Given records:
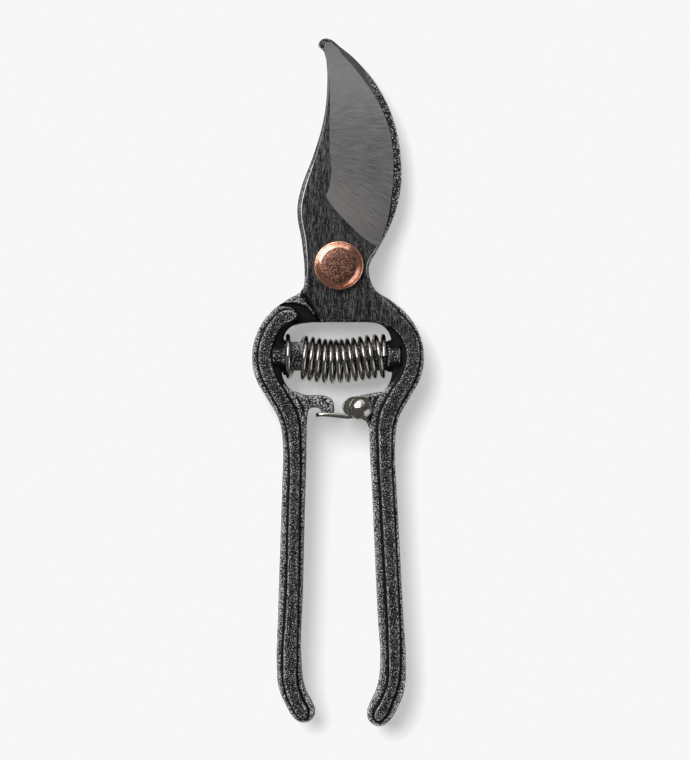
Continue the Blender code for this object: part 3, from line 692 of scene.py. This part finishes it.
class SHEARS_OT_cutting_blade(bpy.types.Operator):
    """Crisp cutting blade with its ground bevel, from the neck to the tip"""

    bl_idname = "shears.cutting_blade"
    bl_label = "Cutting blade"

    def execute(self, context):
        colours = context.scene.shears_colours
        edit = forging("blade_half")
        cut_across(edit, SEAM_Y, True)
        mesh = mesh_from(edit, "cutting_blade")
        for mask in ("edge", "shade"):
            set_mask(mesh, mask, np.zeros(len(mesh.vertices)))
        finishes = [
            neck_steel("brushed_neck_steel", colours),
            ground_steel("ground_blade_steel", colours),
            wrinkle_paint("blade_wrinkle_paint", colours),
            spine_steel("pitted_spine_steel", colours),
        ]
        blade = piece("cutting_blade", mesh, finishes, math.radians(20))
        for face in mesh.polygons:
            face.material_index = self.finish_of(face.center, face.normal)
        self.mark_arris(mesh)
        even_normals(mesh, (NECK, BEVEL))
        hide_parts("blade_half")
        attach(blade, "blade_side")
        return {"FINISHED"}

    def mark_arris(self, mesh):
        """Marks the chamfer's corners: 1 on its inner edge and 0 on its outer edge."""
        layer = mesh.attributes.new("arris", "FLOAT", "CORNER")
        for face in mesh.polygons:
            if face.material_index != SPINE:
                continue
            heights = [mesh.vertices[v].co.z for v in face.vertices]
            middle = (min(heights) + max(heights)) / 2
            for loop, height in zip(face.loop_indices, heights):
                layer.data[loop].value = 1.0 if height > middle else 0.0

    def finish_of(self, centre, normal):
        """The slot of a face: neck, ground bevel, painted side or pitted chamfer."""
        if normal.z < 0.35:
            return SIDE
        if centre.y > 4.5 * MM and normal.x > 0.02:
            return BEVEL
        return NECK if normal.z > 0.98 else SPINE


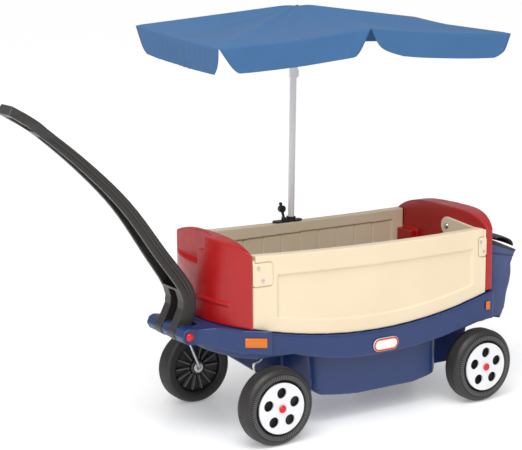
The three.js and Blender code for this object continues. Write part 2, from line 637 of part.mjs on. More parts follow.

The problem: Tally the lines above that contain the word "finishes", and reply with only the number.

Solution to this task: 3